EXERCISE DESCRIPTION. Exactly the lines between the line containing "Recreate this object" and the line containing "root plate below.", together with those two lines, are to be output.

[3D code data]
------------------------

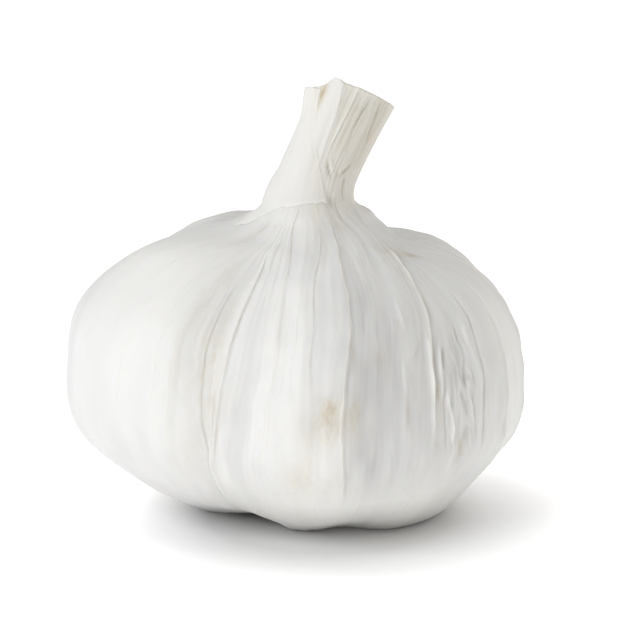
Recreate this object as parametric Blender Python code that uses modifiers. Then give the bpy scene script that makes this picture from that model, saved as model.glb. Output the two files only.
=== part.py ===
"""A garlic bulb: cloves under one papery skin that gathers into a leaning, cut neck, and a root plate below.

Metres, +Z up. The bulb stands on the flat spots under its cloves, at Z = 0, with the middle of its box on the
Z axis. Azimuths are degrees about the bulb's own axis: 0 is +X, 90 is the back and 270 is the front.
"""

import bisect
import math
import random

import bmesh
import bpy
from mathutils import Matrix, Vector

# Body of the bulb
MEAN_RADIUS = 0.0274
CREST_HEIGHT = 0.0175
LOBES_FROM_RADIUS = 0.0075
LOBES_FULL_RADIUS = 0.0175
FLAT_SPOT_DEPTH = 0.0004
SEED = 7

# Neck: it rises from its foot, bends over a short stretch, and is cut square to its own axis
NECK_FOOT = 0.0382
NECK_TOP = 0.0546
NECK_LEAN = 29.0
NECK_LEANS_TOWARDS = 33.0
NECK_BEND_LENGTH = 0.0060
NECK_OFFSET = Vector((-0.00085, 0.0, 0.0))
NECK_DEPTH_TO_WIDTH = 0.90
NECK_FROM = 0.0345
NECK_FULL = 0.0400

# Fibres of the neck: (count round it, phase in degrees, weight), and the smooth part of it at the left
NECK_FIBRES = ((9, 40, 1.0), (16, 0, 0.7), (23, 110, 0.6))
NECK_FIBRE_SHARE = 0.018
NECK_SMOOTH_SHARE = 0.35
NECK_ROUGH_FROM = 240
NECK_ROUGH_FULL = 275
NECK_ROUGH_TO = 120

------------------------

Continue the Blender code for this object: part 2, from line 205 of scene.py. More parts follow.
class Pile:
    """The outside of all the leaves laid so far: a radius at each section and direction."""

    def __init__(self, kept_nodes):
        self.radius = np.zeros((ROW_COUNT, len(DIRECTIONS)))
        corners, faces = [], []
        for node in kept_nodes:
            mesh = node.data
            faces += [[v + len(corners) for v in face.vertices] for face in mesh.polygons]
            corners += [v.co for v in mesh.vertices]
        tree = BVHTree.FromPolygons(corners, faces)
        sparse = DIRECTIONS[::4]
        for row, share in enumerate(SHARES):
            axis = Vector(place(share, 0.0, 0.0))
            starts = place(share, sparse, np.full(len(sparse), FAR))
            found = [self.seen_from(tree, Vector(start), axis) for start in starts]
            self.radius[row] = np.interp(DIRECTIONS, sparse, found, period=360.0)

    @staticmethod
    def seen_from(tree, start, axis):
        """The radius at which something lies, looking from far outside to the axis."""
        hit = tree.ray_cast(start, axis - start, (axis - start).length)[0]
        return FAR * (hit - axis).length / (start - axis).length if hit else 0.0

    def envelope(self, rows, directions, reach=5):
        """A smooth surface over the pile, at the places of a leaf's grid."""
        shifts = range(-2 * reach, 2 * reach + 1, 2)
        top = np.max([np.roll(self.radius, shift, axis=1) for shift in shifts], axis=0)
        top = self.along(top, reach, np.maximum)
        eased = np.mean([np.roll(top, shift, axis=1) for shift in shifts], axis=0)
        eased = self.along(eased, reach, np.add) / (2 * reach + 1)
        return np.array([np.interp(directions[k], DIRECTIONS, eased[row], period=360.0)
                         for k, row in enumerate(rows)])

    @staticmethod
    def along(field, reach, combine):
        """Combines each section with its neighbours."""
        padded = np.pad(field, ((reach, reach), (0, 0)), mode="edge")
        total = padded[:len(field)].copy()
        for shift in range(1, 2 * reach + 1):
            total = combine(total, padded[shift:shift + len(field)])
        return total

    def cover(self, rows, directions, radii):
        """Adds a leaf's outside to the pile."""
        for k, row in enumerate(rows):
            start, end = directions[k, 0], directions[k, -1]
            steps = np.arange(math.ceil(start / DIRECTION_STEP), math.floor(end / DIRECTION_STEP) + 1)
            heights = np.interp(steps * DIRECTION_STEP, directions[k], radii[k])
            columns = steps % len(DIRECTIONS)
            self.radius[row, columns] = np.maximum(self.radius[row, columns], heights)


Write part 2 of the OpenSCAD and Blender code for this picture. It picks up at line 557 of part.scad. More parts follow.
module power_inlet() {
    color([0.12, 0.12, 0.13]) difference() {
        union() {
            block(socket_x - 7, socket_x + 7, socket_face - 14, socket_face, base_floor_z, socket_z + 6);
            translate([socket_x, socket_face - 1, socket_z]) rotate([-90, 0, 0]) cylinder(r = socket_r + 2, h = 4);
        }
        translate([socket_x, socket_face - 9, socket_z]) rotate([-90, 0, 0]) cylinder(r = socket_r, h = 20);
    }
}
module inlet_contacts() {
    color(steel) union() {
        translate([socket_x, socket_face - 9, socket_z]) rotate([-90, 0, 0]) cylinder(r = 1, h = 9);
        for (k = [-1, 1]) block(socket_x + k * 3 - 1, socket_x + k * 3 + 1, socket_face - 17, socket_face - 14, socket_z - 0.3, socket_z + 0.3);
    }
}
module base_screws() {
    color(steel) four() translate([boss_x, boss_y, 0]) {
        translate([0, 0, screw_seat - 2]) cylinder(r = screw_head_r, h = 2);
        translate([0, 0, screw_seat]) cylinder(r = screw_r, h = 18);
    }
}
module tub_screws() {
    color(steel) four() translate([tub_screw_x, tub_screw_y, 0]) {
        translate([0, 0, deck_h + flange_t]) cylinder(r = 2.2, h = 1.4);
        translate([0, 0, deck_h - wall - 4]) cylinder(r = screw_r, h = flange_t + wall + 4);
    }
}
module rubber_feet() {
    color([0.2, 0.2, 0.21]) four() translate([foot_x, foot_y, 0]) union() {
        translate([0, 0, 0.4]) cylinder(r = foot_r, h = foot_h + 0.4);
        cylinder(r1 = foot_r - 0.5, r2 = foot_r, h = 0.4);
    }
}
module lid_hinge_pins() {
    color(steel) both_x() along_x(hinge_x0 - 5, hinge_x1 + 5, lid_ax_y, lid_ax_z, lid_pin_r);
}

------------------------

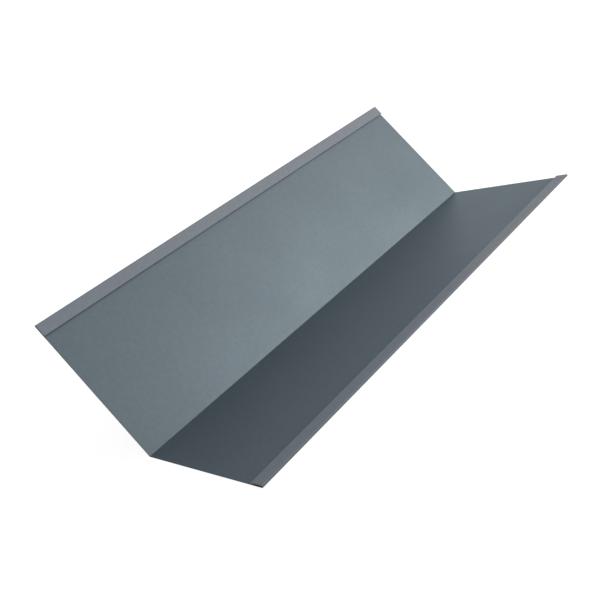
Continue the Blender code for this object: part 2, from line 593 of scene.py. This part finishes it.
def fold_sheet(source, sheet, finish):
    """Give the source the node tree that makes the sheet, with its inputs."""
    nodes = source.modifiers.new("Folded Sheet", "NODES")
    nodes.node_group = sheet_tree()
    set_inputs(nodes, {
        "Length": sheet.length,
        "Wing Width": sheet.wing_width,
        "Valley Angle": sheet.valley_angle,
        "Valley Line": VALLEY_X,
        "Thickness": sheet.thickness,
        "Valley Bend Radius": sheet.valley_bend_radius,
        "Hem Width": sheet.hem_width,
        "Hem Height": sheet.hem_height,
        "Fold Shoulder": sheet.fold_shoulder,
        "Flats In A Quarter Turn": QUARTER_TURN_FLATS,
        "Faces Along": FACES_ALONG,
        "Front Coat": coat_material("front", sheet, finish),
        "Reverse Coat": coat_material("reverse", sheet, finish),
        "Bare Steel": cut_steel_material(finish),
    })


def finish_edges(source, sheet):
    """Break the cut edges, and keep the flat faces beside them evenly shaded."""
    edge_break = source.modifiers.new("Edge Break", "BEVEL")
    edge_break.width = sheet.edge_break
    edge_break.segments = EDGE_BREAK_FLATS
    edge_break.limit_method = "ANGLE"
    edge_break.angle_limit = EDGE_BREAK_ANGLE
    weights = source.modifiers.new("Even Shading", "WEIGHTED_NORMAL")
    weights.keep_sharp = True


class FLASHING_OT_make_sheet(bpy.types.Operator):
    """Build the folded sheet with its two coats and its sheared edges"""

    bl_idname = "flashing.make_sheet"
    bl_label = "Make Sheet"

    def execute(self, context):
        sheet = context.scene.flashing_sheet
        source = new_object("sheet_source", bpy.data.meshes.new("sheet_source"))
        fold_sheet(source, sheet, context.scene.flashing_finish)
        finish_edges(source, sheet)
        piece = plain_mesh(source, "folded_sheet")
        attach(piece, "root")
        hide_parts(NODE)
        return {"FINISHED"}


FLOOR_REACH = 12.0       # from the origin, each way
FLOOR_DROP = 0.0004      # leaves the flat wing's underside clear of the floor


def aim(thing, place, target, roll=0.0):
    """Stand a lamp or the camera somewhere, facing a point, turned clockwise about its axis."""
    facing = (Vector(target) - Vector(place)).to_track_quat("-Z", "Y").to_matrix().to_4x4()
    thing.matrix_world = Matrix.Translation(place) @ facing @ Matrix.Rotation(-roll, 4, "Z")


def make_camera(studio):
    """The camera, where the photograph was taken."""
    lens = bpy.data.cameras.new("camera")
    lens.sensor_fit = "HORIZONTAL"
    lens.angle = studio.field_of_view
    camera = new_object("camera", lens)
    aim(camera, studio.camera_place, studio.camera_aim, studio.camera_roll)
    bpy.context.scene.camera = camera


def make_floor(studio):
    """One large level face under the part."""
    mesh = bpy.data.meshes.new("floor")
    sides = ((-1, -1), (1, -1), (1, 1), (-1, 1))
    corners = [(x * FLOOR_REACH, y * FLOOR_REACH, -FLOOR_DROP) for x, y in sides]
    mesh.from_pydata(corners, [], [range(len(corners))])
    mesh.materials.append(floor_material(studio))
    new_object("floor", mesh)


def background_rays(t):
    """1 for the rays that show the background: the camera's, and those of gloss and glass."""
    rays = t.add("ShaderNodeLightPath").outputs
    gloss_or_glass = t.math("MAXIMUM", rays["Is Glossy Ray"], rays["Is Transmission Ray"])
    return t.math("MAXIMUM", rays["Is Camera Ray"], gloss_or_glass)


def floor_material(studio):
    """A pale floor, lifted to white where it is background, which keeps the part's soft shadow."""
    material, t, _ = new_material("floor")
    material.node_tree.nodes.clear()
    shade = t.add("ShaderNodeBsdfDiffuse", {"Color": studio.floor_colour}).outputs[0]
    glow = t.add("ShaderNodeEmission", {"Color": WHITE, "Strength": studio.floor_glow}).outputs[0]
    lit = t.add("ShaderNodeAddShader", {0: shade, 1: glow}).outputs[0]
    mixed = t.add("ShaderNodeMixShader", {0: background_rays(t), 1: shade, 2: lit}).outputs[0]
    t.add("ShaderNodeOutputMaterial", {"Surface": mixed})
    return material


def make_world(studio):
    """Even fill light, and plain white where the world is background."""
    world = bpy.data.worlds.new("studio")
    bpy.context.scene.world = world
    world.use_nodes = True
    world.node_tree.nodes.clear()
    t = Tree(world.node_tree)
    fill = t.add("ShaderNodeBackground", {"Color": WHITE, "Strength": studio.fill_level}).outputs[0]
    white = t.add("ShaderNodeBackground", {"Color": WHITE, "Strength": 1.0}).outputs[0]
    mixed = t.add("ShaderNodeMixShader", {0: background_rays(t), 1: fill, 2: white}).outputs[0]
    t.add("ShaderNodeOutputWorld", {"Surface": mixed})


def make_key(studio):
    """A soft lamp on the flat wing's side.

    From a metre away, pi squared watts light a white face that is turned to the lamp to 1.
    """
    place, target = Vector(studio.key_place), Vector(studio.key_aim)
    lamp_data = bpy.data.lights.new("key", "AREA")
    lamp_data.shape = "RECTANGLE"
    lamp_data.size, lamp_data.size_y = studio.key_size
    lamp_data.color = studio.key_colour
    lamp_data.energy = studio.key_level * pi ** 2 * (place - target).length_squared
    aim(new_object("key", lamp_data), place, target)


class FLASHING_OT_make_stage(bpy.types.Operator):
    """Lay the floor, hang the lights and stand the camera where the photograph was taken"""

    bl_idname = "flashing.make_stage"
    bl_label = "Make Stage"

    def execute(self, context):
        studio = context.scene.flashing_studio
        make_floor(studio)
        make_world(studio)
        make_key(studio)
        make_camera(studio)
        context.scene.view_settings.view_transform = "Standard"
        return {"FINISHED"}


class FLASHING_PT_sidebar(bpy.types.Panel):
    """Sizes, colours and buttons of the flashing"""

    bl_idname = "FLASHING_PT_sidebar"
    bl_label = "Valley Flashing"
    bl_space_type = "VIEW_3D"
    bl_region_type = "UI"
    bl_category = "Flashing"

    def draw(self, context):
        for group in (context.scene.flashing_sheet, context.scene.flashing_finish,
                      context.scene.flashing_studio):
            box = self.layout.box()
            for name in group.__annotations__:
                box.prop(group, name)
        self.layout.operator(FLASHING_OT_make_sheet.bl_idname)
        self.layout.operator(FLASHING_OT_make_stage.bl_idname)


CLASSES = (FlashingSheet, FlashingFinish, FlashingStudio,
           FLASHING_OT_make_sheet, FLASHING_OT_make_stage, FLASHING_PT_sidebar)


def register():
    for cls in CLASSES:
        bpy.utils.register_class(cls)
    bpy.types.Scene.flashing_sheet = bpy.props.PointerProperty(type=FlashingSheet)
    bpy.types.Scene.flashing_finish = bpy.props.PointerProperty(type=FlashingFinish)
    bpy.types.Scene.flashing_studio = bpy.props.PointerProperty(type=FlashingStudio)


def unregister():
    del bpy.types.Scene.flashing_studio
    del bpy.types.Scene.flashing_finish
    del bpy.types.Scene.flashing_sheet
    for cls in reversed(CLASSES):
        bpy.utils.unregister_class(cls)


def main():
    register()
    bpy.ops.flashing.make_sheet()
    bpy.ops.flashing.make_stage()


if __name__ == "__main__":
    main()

------------------------

EXERCISE RESPONSE.
Recreate this object as parametric Blender Python code that uses modifiers. Then give the bpy scene script that makes this picture from that model, saved as model.glb. Output the two files only.
=== part.py ===
"""A garlic bulb: cloves under one papery skin that gathers into a leaning, cut neck, and a root plate below.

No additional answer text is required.